Understanding the Psyche (11:23)
Dr. Carl Jung begins this interview by explaining how, in human psychology, man's psychology consists of the ramifications of instinct in behavior, but it also is determined by many other elements. He goes on to assert why the history of the human race, across all cultures, is the key to understanding the human mind within the field of psychology.
Nature of the Unconscious (06:02)
Jung moves on to several cases in which he dealt with patients suffering from varying forms of psychopathy and gathered the research he included in his book, "The Psychology of the Unconscious," now revised and known as "Symbolisms of Transformation." Jung shares that his views of the unconscious as entirely separate from the conscious cost him his relationship with Sigmund Freud who believed the opposite.

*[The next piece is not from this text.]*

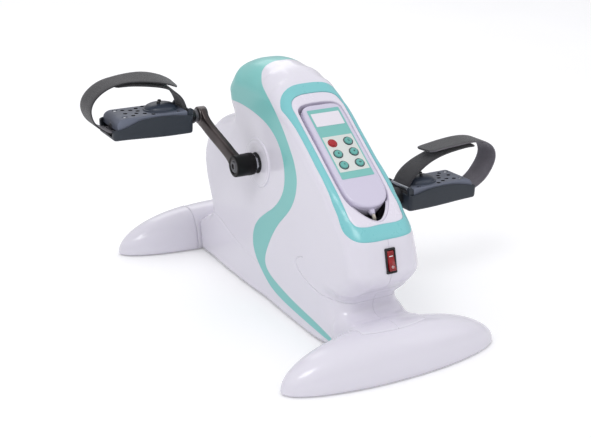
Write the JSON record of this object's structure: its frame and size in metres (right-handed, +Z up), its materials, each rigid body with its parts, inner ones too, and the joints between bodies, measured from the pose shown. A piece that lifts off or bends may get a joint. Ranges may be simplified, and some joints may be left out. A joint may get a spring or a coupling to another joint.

Developing a Typology (10:07)
In 1918, Jung wrote a disposition about the relationship between the ego and the unconscious claiming to have discovered through his study of the conscious that it is the factor that produces attitudes and behaviors. He then describes the process in which he assessed the thinking and feeling types and discovered there were intuitive types.
Cases of Projection (05:36)
Jung talks about the emotional and extremely personal information that people will give out to their therapist and how damaging it could be if the psychologist blackmailed them. He then explains that some patients will begin seeing their therapist as a maternal or paternal figure.
Developing Archetypes (05:17)
Jung shares several dreams one of his patients had about him which display her emotional transference to him as a god-like archetype. He explains that the young woman, a student of philosophy, had fallen away from her religious upbringing, so she needed a figure to replace her former deity.
History of Mythology (05:21)
Jung asserts that archetypes, especially ones who are viewed as figures of authority, are considered to be the origins of mythology; he believes people are searching for incorruptible values on which to base their lives and their decisions. He goes on to explain that statements about religion or poetry are expressions of the individual's inner, mythological process.
Importance of the Humanities (13:32)
Jung is asked whether or not the humanities are a necessary field of study for people who are entering into the field of psychology; Jung believes that studying humanities, particularly history, is invaluable for everyone, no matter what their profession. He shares the story of a young Jewish woman whose life was entirely changed when she studied her family history.